As many predicted, Button struggled initially to match his compatriot for outright speed, but that didn’t stop him bringing his new team their first two wins of the season. But with McLaren ultimately outpaced by Red Bull and Ferrari, retaining his crown was never really on the cards and he finished the year fifth overall, one place behind Hamilton.

In 2011 though, Button’s abilities would come to the fore. Whilst Hamilton became embroiled in numerous tangles, Button largely kept out of trouble and produced some of the finest performances of his career. His last gasp victory in Canada - in which he recovered from the back of the field - was just one of several high points in a season which saw him score three wins and 270 points en route to second in the drivers’ championship, three places above Hamilton, the first time that the 2008 world champion had been beaten by a team mate.

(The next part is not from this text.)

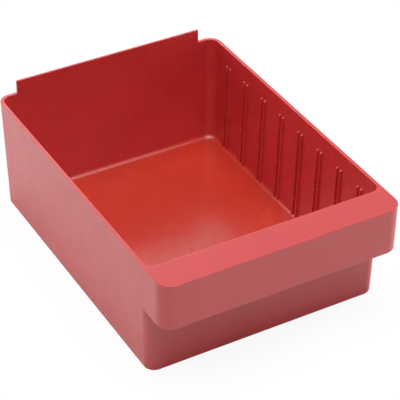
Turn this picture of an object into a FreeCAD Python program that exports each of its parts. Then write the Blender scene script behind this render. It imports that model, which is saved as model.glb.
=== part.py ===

2012 started in the best possible way for Button with victory in Australia, but a run of bad luck thereafter left him out of genuine title contention. He did manage to pick up four podiums in the second half of the season, including a classy lights-to-flag win in Belgium and a composed drive to victory in tricky conditions at the Brazilian Grand Prix, but he would have been far from content with fifth in the points.

That was nothing compared to the disappointment of 2013, when McLaren failed to score a podium for the first time since 1980, as a perhaps unnecessarily adventurous car design backfired on the team. Button nevertheless led them admirably through a difficult campaign in which his MP4-28 was never really on the pace. Feisty new team mate Sergio Perez was often his closest rival on track, but he comfortably outscored the Mexican over the course of the season, ending the year ninth in the table.

Button was pitted against another new team mate in 2014 - highly-rated youngster Kevin Magnussen. The Danish rookie stole the headlines with a podium finish in the Australian opener, but as McLaren struggled for form it was the experienced Button who surged ahead with some fine under-the-radar drives. The Briton finished the season a full 71 points ahead of Magnussen and was unsurprising retained by McLaren for 2015.

That season was to prove among the most testing of Button's career, as McLaren's revived partnership with Honda got off to a faltering start, dropping them to the rear of the grid. He scored just 16 points all year, though that was at least five more than new team mate Fernando Alonso. The team's struggles inevitably prompted talk of possible retirement for the F1 veteran, but ever the optimist, Button refused to give up hope and decided to remain with the Woking squad for 2016.

That season brought improvement, but not much, as Honda’s struggles to get on top of their hybrid power unit continued. Despite some sterling drives, Button finished a lowly 15th in the standings and with McLaren’s new young protege Stoffel Vandoorne waiting in the wings, agreed to stand aside for 2017, instead taking on an advisory role with the team.

What he had not expected in 2017 was a one-off return in Monaco, standing in for Alonso who was missing the famous street race to compete in the Indianapolis 500.